• WHAT IS NEEDED:
Reproduce each line from the first in the data through the line that contains "wasm.setup();" exactly; give nothing else.

• MATERIAL TO PROCESS:
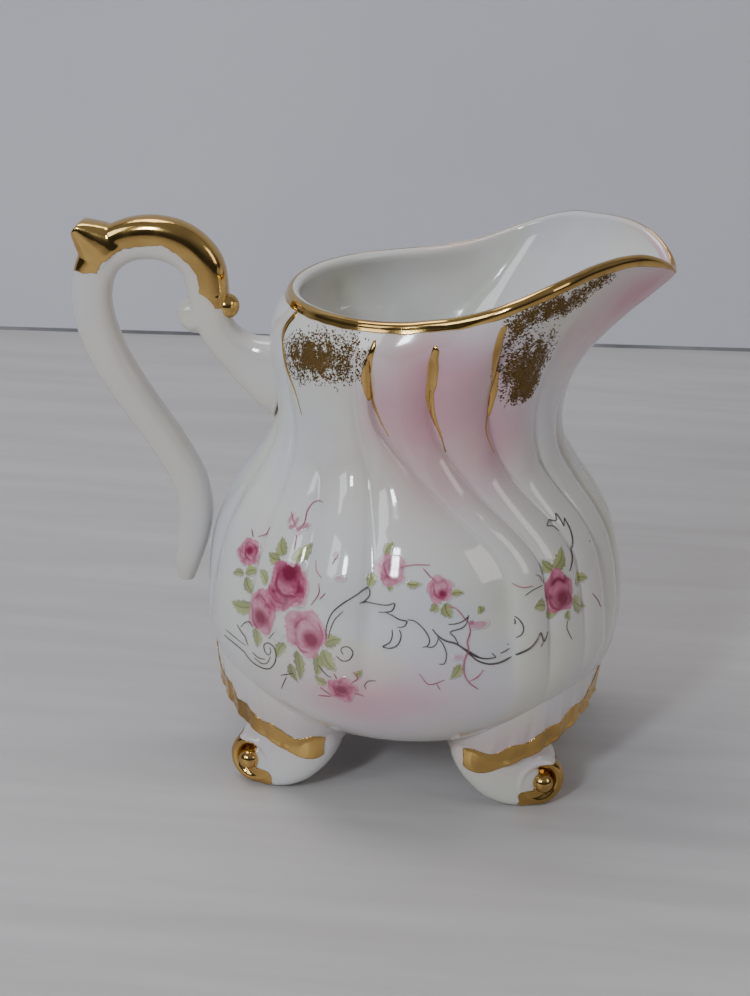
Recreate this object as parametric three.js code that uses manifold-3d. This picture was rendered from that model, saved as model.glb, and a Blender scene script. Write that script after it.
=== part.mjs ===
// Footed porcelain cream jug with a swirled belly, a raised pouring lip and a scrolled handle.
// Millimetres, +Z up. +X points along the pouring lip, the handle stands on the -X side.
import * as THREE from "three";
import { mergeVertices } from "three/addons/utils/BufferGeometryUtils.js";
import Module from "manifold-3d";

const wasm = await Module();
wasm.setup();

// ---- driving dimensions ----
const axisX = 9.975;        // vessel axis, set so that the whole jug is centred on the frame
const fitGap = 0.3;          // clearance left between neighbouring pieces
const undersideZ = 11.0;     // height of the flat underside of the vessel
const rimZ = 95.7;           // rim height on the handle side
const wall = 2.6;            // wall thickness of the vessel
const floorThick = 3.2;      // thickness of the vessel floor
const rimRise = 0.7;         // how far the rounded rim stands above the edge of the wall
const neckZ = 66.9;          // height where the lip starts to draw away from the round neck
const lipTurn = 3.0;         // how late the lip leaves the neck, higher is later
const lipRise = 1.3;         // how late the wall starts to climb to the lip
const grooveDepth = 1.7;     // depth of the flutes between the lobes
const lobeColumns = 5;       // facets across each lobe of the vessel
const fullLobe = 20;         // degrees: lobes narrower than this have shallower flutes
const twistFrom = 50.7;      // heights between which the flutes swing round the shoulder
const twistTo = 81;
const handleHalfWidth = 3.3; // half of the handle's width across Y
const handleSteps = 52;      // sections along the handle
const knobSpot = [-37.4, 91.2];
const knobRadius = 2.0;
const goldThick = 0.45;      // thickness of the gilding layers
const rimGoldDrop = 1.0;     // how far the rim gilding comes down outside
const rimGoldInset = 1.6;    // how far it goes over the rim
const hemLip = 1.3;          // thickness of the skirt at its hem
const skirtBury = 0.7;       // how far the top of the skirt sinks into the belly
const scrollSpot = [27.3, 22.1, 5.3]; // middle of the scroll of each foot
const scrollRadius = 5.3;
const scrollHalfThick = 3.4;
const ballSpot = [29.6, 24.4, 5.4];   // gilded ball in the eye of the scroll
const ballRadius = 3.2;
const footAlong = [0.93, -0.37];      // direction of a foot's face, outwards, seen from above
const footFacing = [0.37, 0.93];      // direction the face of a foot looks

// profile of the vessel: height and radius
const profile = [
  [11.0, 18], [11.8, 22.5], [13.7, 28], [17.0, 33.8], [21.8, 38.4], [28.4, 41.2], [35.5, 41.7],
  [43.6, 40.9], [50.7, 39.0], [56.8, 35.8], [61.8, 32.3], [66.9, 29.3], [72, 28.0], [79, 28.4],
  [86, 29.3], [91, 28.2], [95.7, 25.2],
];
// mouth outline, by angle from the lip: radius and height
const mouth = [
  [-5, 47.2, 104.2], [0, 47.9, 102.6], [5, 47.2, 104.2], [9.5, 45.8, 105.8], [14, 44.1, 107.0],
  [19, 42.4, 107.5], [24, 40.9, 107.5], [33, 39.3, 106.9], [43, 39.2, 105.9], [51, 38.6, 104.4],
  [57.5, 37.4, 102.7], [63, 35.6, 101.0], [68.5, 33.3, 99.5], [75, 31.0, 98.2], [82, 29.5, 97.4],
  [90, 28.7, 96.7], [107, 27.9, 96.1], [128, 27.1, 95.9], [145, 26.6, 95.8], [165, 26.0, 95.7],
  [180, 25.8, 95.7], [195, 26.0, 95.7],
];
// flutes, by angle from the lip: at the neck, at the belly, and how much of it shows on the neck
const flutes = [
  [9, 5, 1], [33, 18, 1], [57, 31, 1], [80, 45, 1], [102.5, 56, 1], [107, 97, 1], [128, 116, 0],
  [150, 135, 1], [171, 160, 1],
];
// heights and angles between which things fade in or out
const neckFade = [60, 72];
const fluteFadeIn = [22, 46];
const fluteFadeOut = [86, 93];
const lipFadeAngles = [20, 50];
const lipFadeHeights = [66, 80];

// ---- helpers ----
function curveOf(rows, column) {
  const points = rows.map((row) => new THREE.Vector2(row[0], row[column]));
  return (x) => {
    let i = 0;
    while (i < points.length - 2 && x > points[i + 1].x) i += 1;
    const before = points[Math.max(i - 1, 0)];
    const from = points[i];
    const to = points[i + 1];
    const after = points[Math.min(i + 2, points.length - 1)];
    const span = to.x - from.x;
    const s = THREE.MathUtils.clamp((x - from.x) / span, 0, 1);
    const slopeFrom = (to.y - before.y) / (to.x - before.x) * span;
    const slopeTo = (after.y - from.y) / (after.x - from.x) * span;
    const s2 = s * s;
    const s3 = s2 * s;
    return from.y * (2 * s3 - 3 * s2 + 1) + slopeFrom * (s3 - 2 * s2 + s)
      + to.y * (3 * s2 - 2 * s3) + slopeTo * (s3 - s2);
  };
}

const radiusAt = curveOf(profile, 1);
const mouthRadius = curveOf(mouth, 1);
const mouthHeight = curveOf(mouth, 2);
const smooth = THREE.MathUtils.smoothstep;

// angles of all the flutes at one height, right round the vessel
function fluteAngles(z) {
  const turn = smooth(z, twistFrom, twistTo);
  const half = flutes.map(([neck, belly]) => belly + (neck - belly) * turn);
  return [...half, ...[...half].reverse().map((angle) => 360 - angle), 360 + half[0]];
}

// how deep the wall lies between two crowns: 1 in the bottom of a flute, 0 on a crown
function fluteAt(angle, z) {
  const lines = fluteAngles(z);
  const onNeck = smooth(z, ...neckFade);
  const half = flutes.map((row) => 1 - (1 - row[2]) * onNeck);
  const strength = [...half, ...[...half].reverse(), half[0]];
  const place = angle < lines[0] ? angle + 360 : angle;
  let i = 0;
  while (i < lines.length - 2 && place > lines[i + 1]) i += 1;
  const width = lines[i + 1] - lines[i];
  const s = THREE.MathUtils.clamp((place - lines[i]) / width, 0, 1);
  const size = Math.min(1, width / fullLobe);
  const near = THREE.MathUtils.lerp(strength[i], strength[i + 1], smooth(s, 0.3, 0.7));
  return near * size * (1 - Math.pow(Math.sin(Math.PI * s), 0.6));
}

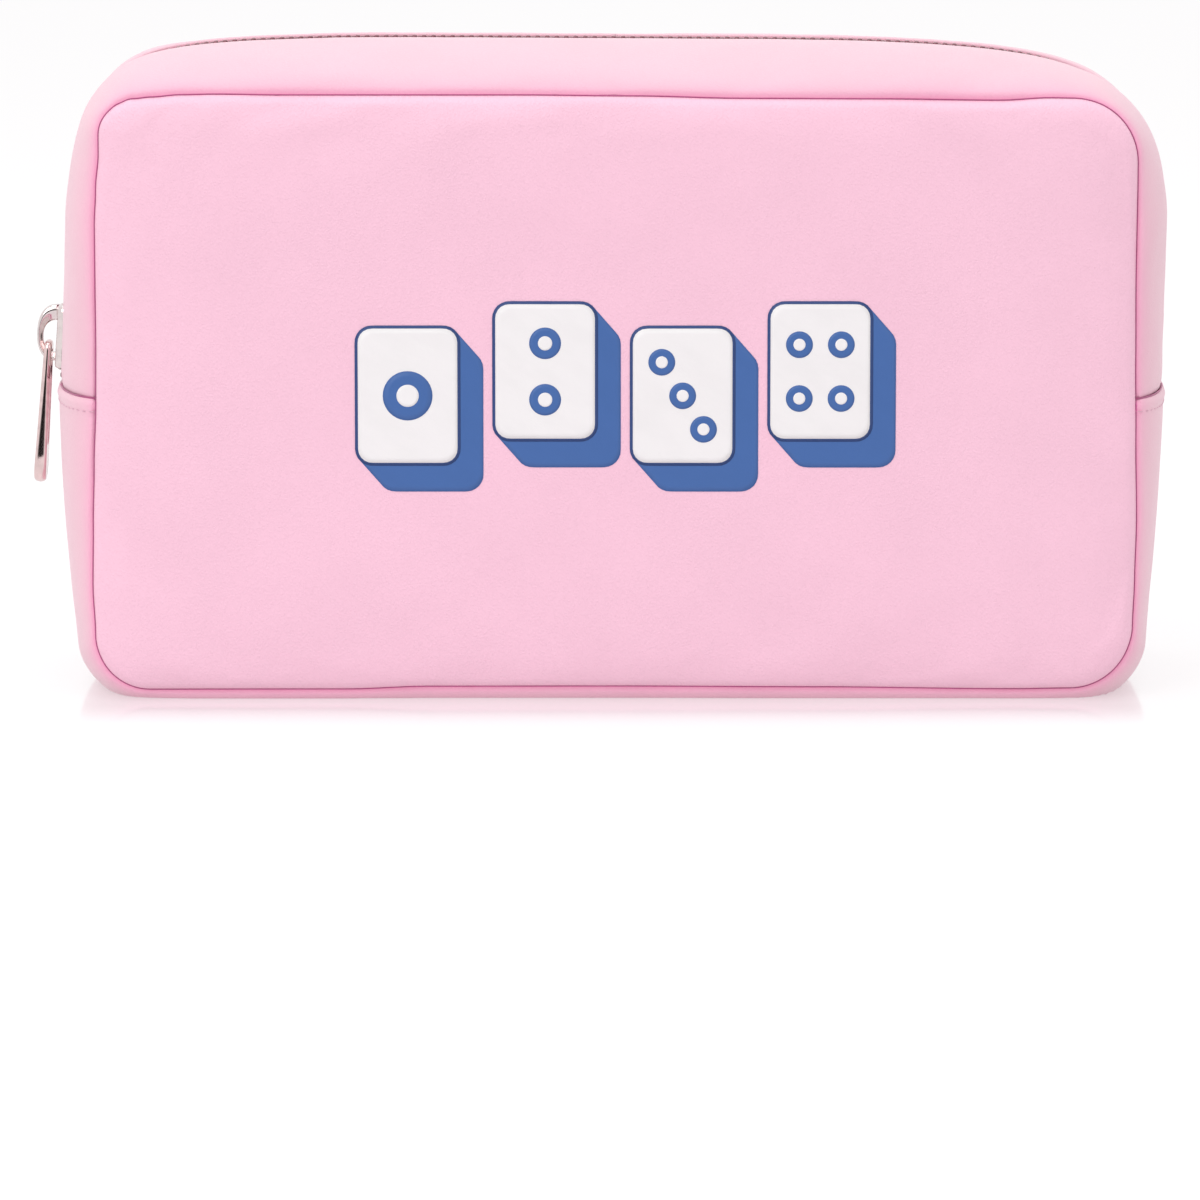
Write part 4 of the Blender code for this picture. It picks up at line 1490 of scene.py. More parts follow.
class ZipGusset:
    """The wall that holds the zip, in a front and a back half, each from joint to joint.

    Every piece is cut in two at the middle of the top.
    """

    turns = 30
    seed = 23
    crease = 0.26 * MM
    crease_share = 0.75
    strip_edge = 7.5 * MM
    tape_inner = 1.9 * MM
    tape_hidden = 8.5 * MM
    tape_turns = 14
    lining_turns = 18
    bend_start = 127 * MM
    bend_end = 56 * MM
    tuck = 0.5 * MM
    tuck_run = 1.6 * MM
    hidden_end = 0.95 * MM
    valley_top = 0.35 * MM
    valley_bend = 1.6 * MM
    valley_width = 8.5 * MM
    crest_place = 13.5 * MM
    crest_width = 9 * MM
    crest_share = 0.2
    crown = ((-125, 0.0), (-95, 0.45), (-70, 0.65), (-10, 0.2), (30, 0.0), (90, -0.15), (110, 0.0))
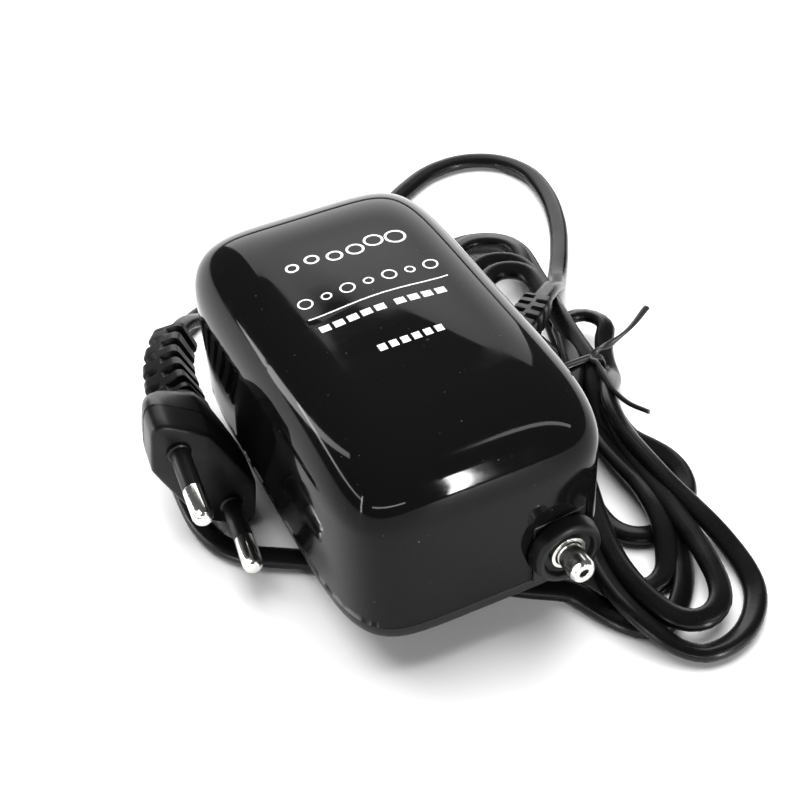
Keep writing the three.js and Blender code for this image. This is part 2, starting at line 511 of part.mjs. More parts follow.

• EXERCISE RESULT:
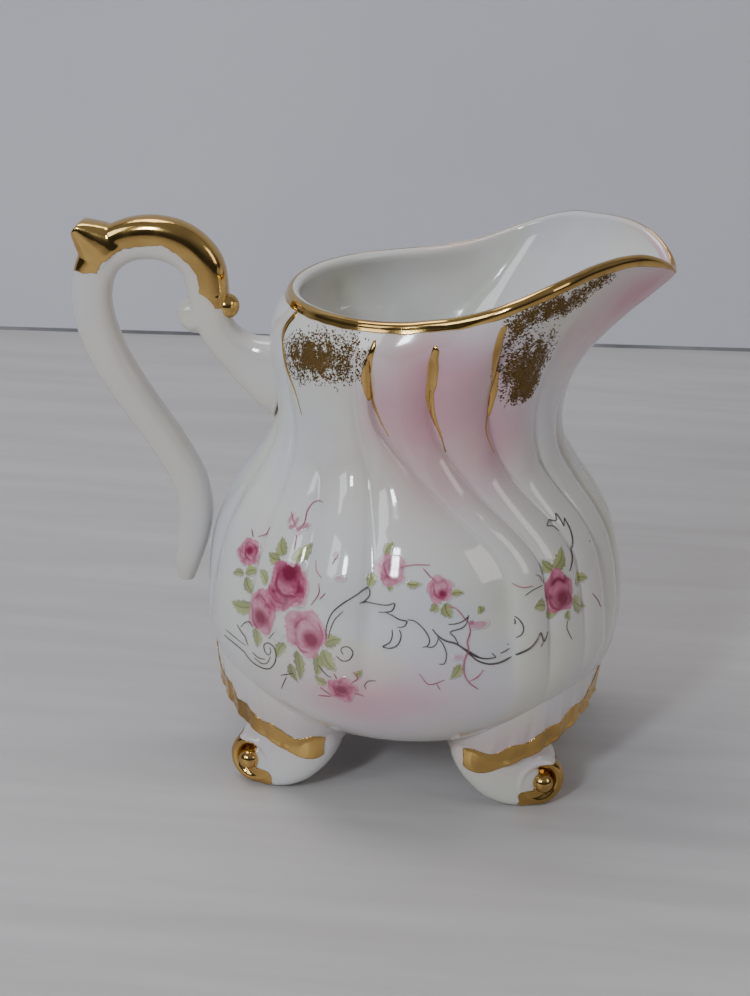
Recreate this object as parametric three.js code that uses manifold-3d. This picture was rendered from that model, saved as model.glb, and a Blender scene script. Write that script after it.
=== part.mjs ===
// Footed porcelain cream jug with a swirled belly, a raised pouring lip and a scrolled handle.
// Millimetres, +Z up. +X points along the pouring lip, the handle stands on the -X side.
import * as THREE from "three";
import { mergeVertices } from "three/addons/utils/BufferGeometryUtils.js";
import Module from "manifold-3d";

const wasm = await Module();
wasm.setup();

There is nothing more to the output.